If you're decrypting a folder, make sure the Apply changes to this folder, subfolders and files option is selected before clicking OK in the Confirm Attribute Change window.
Confirm Attribute Changes. Click OK.

Please stand by until the process completes (the Applying Attributes window disappears).

Importing Encrypting File System certificates in Windows

To import an NTFS encryption certificate, locate the exported .pfx file and double-click it. Certificate Import Wizard appears with Welcome screen. Click Next.
Certificate Import Wizard, Welcome. Click Next.

In File to Import dialog, click Next. Please note that the location here (Public Folders aka Shared Folders) is a very bad example of where to keep an encryption cert. You should always store your EFS certificate in a safe place where no one except you has access.
Certificate Import Wizard, File to Import. Click Next.

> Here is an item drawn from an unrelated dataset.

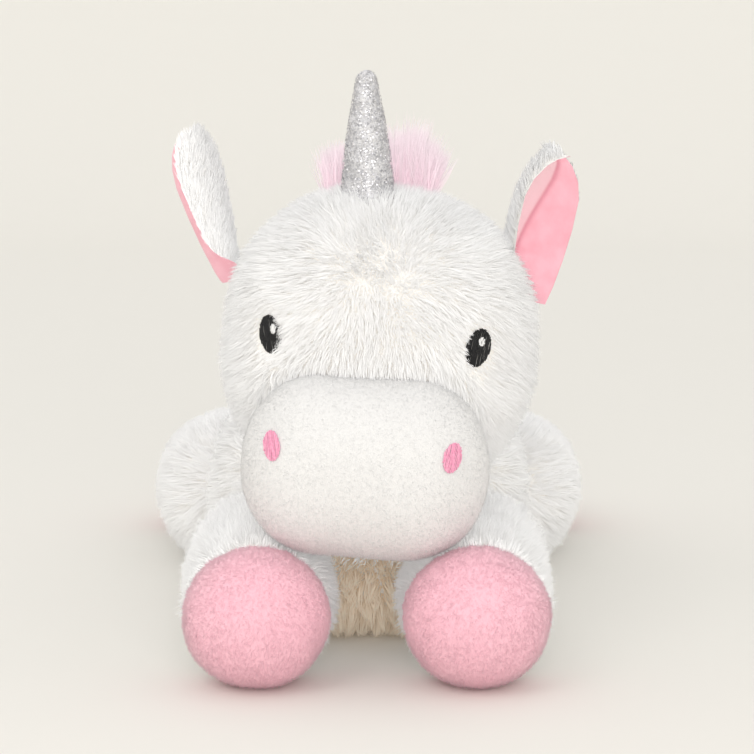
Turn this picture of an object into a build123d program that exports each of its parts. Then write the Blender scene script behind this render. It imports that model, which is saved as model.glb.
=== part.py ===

In Password screen, always enable the Include all extended properties option after typing the certificate password.
If you are recovering the certificate after losing access to your files, you should also put a check mark in the Mark this key as exportable box. This allows creating backups of the cert later, if needed.
Click Next.
Certificate Import Wizard, Password. Type the cert password and enable the 'Include all extended properties' option. Click Next.

Leave the automatic selection on in the Certificate Store screen. This will add the imported cert to the current user's Personal store.
Certificate Import Wizard, Certificate Store. Click Next.

Just click Finish in the last screen of Certificate Import Wizard.
Certificate Import Wizard, Completing. Click Finish.

After the import process completes, click OK.
Certificate Import Wizard, The import was successful. Click OK.

All items encrypted with the imported certificate are now accessible.